TASK STATEMENT: Write out all of the data without omission, exactly as shown.

RECORDED DATA:
....

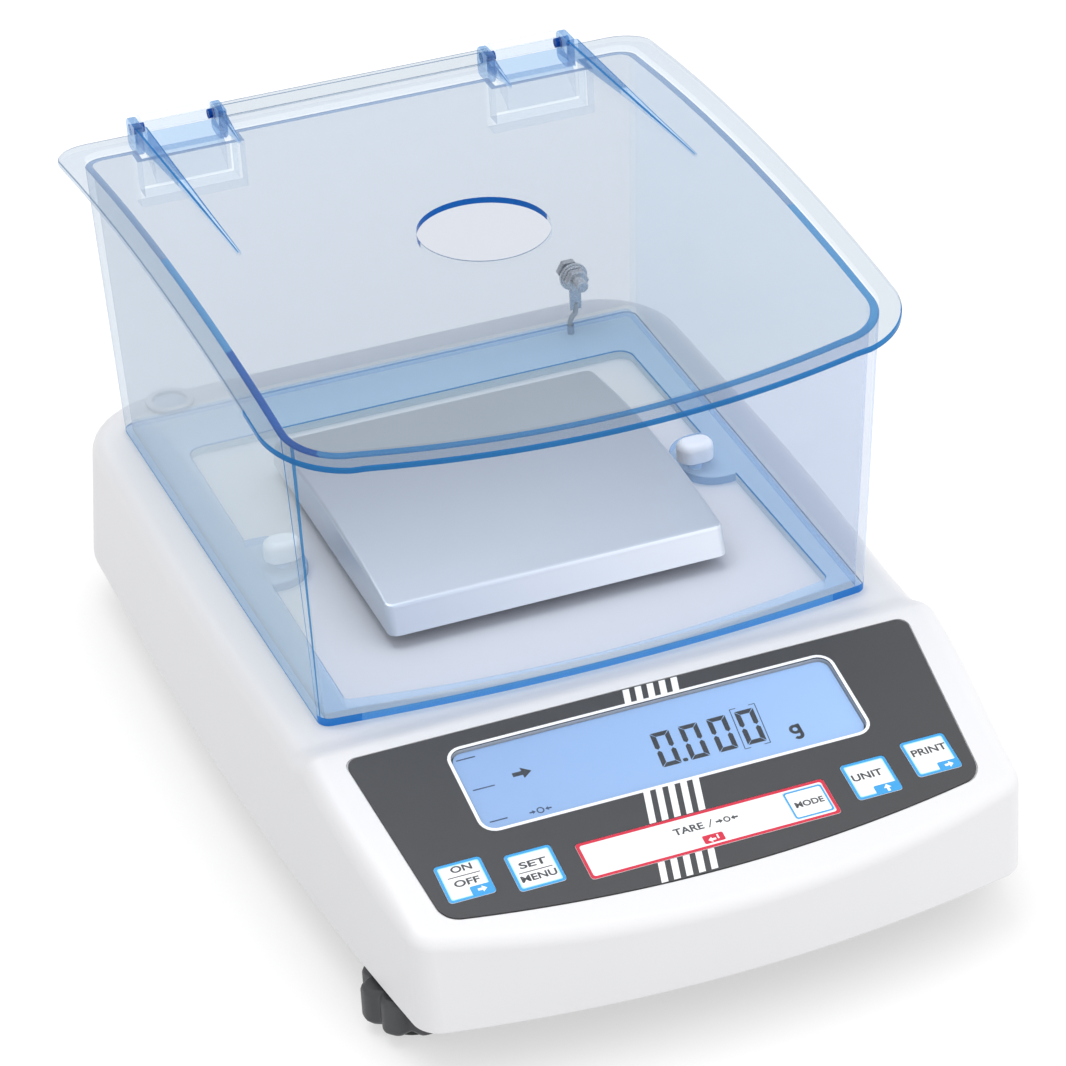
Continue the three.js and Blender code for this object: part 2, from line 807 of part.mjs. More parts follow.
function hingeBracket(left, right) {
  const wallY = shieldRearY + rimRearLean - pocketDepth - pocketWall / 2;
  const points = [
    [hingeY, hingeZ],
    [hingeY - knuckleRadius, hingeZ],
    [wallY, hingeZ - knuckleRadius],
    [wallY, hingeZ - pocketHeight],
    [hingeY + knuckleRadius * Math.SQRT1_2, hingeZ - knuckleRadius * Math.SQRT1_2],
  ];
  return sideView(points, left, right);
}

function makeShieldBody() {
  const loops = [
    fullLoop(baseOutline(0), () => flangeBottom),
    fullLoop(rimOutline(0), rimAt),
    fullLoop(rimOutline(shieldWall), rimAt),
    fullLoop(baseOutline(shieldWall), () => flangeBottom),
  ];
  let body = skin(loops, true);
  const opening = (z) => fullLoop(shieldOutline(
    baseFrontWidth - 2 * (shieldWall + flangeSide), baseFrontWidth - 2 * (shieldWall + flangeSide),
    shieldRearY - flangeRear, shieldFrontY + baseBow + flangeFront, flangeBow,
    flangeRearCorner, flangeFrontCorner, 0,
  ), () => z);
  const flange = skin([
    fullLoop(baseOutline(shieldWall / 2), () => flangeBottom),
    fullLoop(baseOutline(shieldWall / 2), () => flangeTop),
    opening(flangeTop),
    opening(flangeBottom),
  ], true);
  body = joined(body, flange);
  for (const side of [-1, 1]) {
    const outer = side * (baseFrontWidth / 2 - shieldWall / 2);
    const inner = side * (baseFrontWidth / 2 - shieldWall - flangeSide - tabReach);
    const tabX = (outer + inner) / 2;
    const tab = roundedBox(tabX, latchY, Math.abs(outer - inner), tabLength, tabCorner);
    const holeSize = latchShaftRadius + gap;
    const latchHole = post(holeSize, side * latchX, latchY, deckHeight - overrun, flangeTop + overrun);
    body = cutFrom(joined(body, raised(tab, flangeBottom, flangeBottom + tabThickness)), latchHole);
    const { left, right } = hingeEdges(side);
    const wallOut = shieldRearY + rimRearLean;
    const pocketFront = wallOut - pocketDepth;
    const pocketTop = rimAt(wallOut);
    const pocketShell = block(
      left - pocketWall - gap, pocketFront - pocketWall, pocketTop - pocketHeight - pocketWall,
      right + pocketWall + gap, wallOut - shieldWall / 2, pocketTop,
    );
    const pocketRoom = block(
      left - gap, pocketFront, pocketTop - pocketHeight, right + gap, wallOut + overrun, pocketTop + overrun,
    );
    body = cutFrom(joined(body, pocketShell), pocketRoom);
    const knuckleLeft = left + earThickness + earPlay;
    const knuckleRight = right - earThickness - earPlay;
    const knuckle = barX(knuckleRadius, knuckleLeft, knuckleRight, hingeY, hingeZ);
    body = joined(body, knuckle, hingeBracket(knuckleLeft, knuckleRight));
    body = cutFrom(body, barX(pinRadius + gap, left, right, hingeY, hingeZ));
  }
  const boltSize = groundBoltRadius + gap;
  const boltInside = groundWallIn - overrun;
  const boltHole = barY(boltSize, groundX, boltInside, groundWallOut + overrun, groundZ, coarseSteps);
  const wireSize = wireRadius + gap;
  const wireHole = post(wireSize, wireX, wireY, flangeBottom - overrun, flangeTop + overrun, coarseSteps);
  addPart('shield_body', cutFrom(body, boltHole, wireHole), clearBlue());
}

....

TASK RESPONSE:
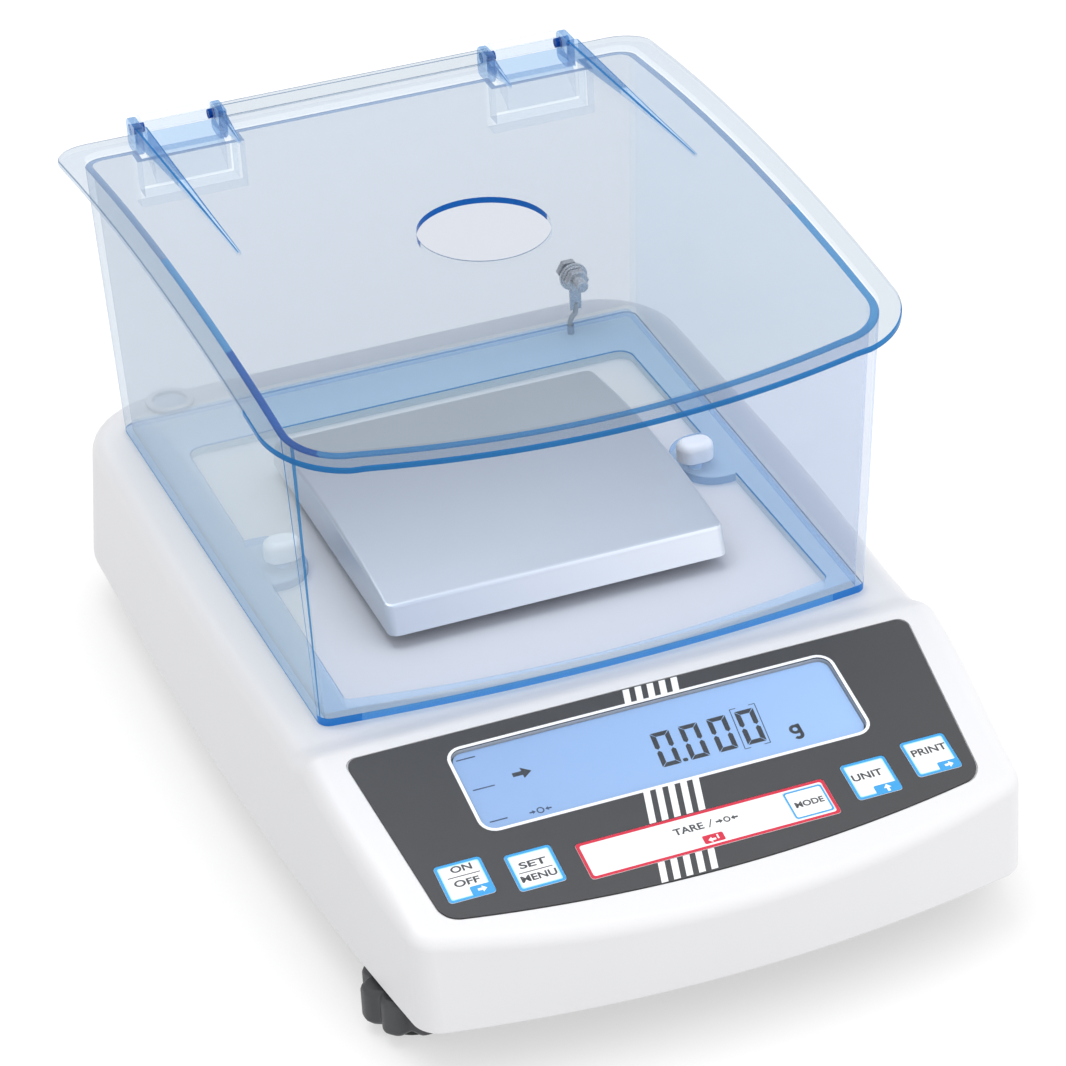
Continue the three.js and Blender code for this object: part 2, from line 807 of part.mjs. More parts follow.
function hingeBracket(left, right) {
  const wallY = shieldRearY + rimRearLean - pocketDepth - pocketWall / 2;
  const points = [
    [hingeY, hingeZ],
    [hingeY - knuckleRadius, hingeZ],
    [wallY, hingeZ - knuckleRadius],
    [wallY, hingeZ - pocketHeight],
    [hingeY + knuckleRadius * Math.SQRT1_2, hingeZ - knuckleRadius * Math.SQRT1_2],
  ];
  return sideView(points, left, right);
}

function makeShieldBody() {
  const loops = [
    fullLoop(baseOutline(0), () => flangeBottom),
    fullLoop(rimOutline(0), rimAt),
    fullLoop(rimOutline(shieldWall), rimAt),
    fullLoop(baseOutline(shieldWall), () => flangeBottom),
  ];
  let body = skin(loops, true);
  const opening = (z) => fullLoop(shieldOutline(
    baseFrontWidth - 2 * (shieldWall + flangeSide), baseFrontWidth - 2 * (shieldWall + flangeSide),
    shieldRearY - flangeRear, shieldFrontY + baseBow + flangeFront, flangeBow,
    flangeRearCorner, flangeFrontCorner, 0,
  ), () => z);
  const flange = skin([
    fullLoop(baseOutline(shieldWall / 2), () => flangeBottom),
    fullLoop(baseOutline(shieldWall / 2), () => flangeTop),
    opening(flangeTop),
    opening(flangeBottom),
  ], true);
  body = joined(body, flange);
  for (const side of [-1, 1]) {
    const outer = side * (baseFrontWidth / 2 - shieldWall / 2);
    const inner = side * (baseFrontWidth / 2 - shieldWall - flangeSide - tabReach);
    const tabX = (outer + inner) / 2;
    const tab = roundedBox(tabX, latchY, Math.abs(outer - inner), tabLength, tabCorner);
    const holeSize = latchShaftRadius + gap;
    const latchHole = post(holeSize, side * latchX, latchY, deckHeight - overrun, flangeTop + overrun);
    body = cutFrom(joined(body, raised(tab, flangeBottom, flangeBottom + tabThickness)), latchHole);
    const { left, right } = hingeEdges(side);
    const wallOut = shieldRearY + rimRearLean;
    const pocketFront = wallOut - pocketDepth;
    const pocketTop = rimAt(wallOut);
    const pocketShell = block(
      left - pocketWall - gap, pocketFront - pocketWall, pocketTop - pocketHeight - pocketWall,
      right + pocketWall + gap, wallOut - shieldWall / 2, pocketTop,
    );
    const pocketRoom = block(
      left - gap, pocketFront, pocketTop - pocketHeight, right + gap, wallOut + overrun, pocketTop + overrun,
    );
    body = cutFrom(joined(body, pocketShell), pocketRoom);
    const knuckleLeft = left + earThickness + earPlay;
    const knuckleRight = right - earThickness - earPlay;
    const knuckle = barX(knuckleRadius, knuckleLeft, knuckleRight, hingeY, hingeZ);
    body = joined(body, knuckle, hingeBracket(knuckleLeft, knuckleRight));
    body = cutFrom(body, barX(pinRadius + gap, left, right, hingeY, hingeZ));
  }
  const boltSize = groundBoltRadius + gap;
  const boltInside = groundWallIn - overrun;
  const boltHole = barY(boltSize, groundX, boltInside, groundWallOut + overrun, groundZ, coarseSteps);
  const wireSize = wireRadius + gap;
  const wireHole = post(wireSize, wireX, wireY, flangeBottom - overrun, flangeTop + overrun, coarseSteps);
  addPart('shield_body', cutFrom(body, boltHole, wireHole), clearBlue());
}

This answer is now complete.